→ Data for this task:

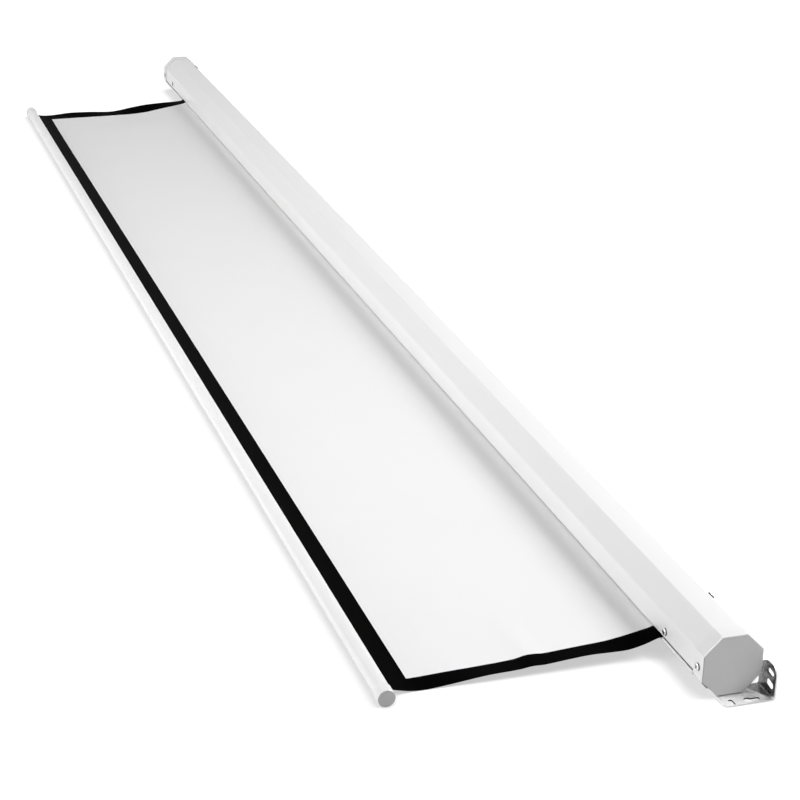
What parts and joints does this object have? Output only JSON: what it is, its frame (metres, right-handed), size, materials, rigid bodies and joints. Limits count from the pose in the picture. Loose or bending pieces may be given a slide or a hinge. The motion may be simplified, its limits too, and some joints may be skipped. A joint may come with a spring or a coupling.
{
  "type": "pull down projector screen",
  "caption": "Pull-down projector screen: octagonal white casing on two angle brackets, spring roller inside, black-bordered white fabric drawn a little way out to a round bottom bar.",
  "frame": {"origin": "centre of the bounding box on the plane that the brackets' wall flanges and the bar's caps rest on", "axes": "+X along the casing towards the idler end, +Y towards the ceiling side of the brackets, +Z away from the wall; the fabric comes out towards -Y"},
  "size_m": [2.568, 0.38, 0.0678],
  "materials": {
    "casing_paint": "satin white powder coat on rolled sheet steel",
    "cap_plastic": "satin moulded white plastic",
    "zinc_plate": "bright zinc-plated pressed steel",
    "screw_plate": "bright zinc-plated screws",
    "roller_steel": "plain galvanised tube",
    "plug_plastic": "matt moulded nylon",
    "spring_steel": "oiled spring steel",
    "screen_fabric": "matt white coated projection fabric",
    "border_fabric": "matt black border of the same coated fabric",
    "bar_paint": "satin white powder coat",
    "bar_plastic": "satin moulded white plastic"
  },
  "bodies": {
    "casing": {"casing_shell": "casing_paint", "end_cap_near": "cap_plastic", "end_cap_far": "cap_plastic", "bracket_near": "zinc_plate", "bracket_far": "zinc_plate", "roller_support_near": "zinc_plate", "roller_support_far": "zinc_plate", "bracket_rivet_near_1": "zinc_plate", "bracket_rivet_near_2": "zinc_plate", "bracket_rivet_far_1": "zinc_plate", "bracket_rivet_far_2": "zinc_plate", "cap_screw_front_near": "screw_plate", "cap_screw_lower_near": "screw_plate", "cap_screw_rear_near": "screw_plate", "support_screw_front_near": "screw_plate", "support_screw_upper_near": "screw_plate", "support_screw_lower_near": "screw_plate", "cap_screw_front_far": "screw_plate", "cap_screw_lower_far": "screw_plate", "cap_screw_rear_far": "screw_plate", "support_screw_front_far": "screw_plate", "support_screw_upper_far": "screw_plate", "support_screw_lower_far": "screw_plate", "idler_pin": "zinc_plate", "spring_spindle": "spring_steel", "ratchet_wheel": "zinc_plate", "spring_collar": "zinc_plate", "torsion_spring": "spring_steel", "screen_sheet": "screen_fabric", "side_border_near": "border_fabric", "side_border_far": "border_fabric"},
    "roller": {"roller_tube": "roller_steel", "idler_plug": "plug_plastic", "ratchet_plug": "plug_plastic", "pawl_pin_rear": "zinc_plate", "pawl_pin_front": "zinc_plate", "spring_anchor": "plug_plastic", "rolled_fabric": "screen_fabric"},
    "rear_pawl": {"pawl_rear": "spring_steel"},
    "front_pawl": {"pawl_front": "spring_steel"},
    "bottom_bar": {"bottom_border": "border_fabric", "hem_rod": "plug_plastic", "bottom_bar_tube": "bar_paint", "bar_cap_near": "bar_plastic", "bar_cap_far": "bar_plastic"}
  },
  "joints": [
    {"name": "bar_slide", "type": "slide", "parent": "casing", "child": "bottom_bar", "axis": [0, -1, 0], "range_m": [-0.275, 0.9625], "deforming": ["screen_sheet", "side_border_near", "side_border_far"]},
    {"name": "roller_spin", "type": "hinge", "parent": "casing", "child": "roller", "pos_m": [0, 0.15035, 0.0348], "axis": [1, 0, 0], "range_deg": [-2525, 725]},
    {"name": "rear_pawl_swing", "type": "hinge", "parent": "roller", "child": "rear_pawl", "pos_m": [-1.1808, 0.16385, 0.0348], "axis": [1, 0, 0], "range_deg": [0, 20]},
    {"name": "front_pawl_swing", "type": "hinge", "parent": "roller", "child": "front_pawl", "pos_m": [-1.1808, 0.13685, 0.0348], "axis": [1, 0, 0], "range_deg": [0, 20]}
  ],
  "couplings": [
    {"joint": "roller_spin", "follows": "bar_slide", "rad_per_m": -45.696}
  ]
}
---
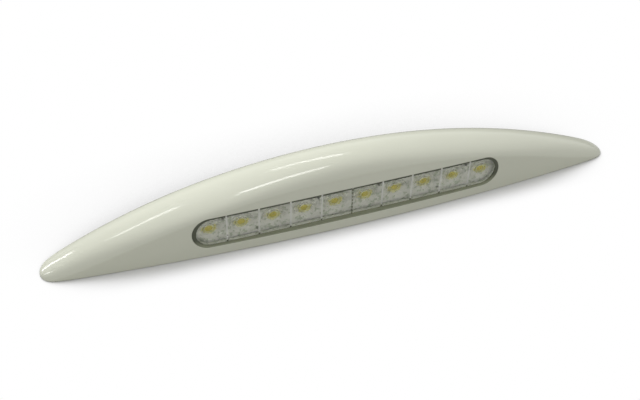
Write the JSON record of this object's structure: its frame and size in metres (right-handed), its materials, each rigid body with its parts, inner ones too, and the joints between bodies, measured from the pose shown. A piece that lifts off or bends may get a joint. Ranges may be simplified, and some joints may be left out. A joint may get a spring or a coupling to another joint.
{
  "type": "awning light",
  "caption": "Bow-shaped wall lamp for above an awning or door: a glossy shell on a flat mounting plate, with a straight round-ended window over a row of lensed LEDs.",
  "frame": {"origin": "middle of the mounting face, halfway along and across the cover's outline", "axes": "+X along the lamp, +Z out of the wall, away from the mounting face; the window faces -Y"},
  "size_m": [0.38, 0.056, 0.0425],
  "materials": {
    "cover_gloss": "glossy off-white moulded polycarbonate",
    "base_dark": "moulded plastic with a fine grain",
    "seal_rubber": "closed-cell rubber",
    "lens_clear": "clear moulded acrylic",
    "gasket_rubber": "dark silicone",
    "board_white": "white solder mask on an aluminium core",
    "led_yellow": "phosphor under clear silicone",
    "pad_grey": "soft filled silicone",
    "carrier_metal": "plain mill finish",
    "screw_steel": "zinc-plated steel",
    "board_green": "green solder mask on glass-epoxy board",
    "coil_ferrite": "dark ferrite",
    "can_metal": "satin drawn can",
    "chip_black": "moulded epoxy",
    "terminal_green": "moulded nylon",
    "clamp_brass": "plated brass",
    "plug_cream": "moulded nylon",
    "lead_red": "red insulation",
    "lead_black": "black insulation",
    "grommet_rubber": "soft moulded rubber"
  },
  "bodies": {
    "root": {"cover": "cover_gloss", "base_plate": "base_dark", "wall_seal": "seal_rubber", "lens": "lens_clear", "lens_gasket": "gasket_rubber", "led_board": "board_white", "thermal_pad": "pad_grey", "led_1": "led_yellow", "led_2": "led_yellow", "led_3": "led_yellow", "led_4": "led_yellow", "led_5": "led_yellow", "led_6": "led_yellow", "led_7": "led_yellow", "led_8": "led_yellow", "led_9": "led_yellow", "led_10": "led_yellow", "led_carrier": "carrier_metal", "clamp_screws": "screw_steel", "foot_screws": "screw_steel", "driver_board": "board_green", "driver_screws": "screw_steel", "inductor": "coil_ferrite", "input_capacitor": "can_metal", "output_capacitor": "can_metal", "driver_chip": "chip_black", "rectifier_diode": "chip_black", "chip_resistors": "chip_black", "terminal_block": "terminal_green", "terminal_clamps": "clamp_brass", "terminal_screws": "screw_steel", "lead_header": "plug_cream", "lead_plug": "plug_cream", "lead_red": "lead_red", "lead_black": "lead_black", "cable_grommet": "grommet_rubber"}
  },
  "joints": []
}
---
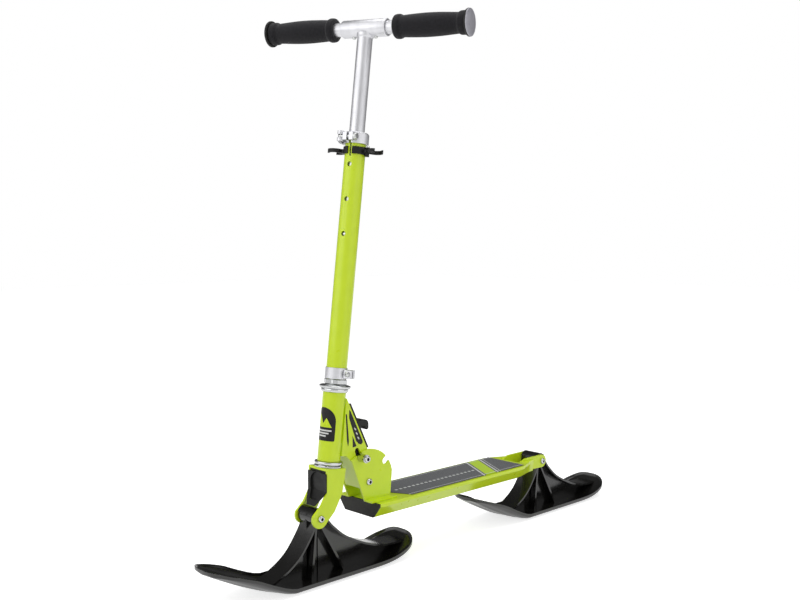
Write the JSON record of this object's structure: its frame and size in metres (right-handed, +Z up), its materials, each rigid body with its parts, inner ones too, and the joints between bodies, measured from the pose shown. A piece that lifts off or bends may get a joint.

→ Your goal: Keep only the lines that hold the string "record", and copy them out.

→ Right answer:
Write the JSON record of this object's structure: its frame and size in metres (right-handed), its materials, each rigid body with its parts, inner ones too, and the joints between bodies, measured from the pose shown. A piece that lifts off or bends may get a joint. Ranges may be simplified, and some joints may be left out. A joint may get a spring or a coupling to another joint.
Write the JSON record of this object's structure: its frame and size in metres (right-handed, +Z up), its materials, each rigid body with its parts, inner ones too, and the joints between bodies, measured from the pose shown. A piece that lifts off or bends may get a joint.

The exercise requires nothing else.